Returns the status of an active or completed fine-tuning job.

curl http://localhost:8199/glad/finetune/status/job_abc123

{
  "job_id": "job_abc123",
  "status": "running",
  "progress": 0.34,
  "current_step": 340,
  "total_steps": 1000,
  "last_loss": 0.0423
}

Field	Description
`status`	`"queued"`, `"running"`, `"completed"`, or `"failed"`
`progress`	Fraction completed (0–1), present only while `"running"`
`current_step`	Current training step
`total_steps`	Total steps in the job
`last_loss`	Most recent training loss
`output_path`	Path to the output checkpoint (when `"completed"`)
`error`	Error message (when `"failed"`)

POST /glad/export_audit¶

Exports an audit bundle for one or more inference sessions.
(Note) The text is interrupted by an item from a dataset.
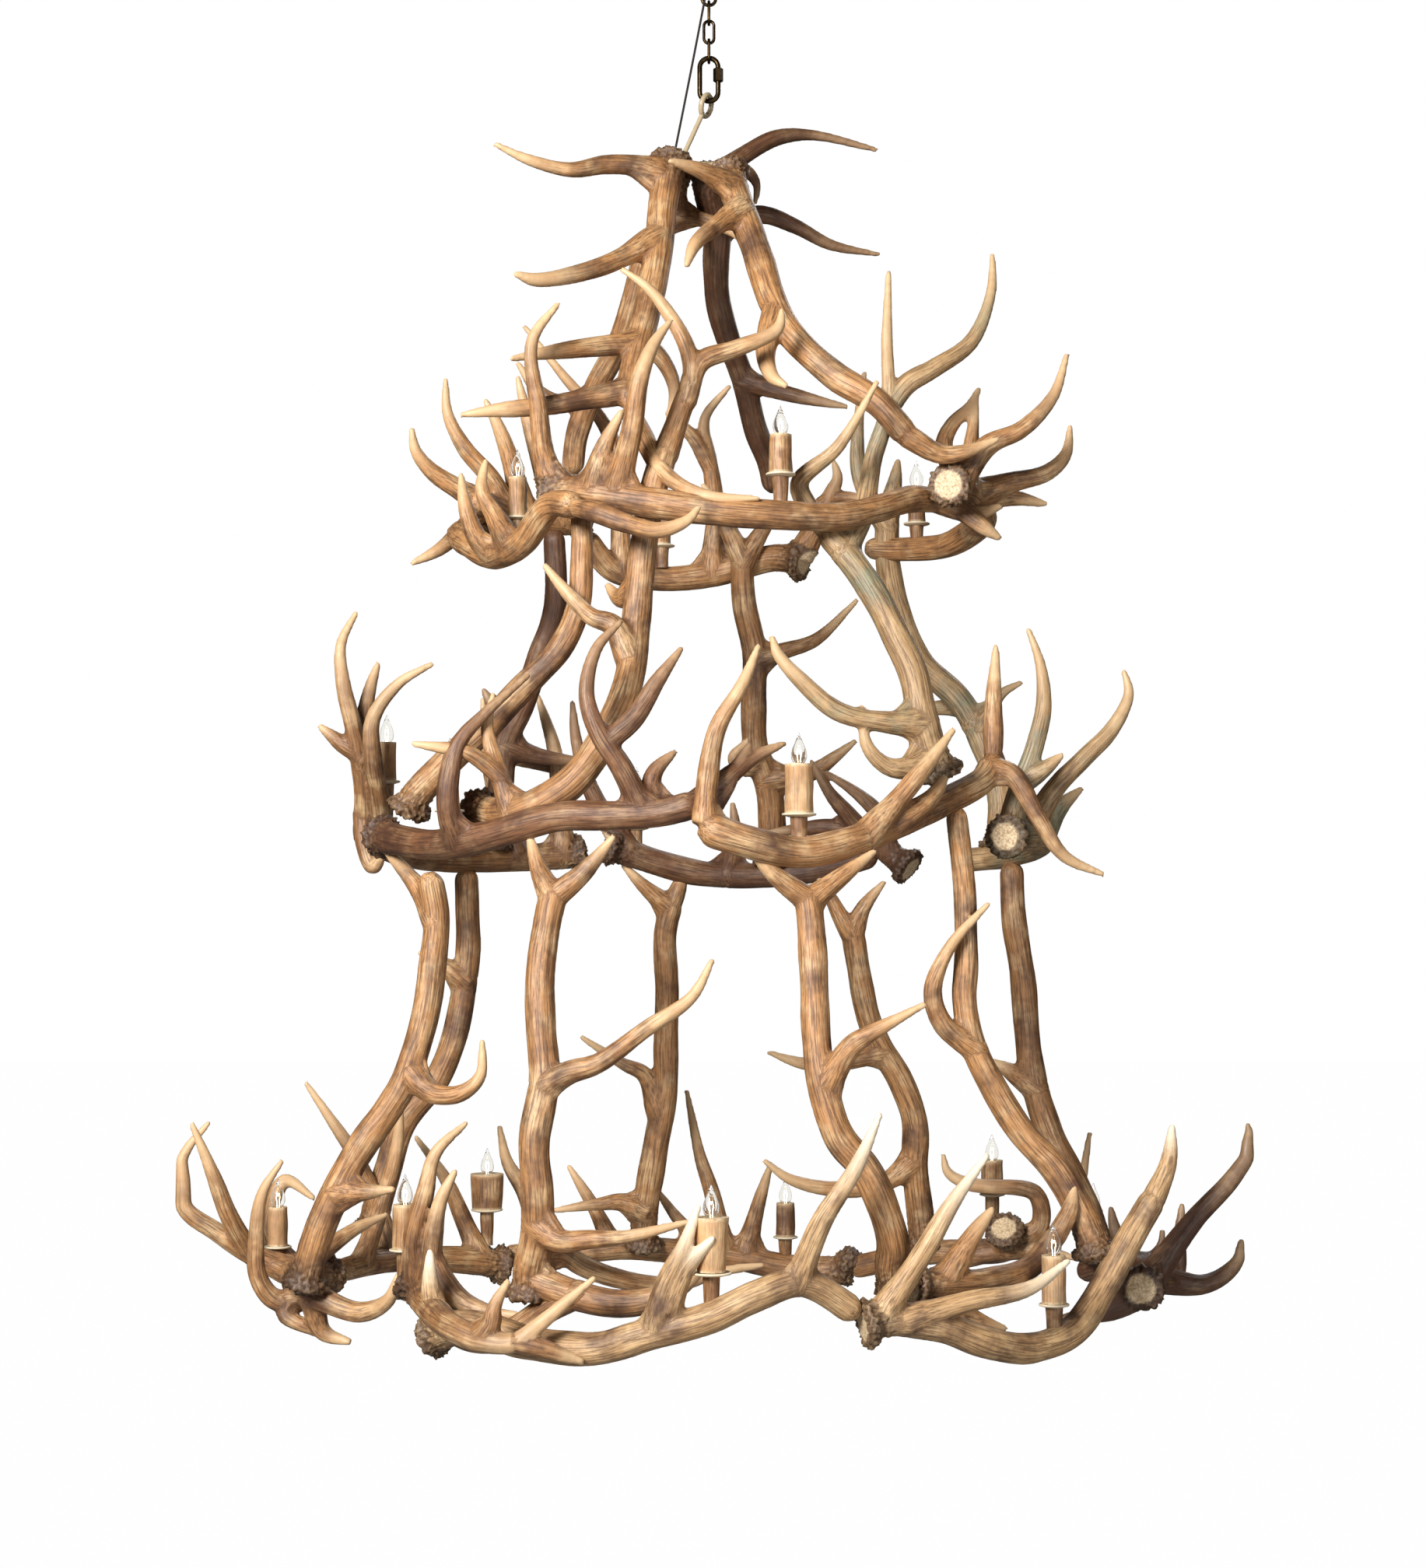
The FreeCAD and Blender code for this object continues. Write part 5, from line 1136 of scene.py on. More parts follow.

Request Body (`ExportAuditRequest`)¶

Field	Type	Required	Description
`session_id`	`string`	⚠️ One of these two	Export all calls from this session.
`call_ids`	`array[string]`	⚠️ One of these two	Export a specific list of call IDs.
`client_info`	`object`	—	Deployer information for the report cover page: `company_name`, `system_name`, `deployment_date`, `responsible_person`, `contact_email`.
`regulatory_framework`	`array[string]`	—	List of regulatory frameworks to include in the audit report. Defaults to `["EU_AI_ACT"]`. See Supported Laws for valid codes.
`include_raw_scores`	`boolean`	—	Whether to include raw numeric scores in the export. Default `false`.
`include_compliance_bundle`	`boolean`	—	Whether to include the full compliance artifact bundle (hash chain, watermarks, FRIA reference). Default `true`.
`compliance_context`	`object`	—	Additional metadata to include in compliance reports.
`output_path`	`string`	—	Absolute file path to write the export. If omitted, the file is written to a temp directory and returned as a file download.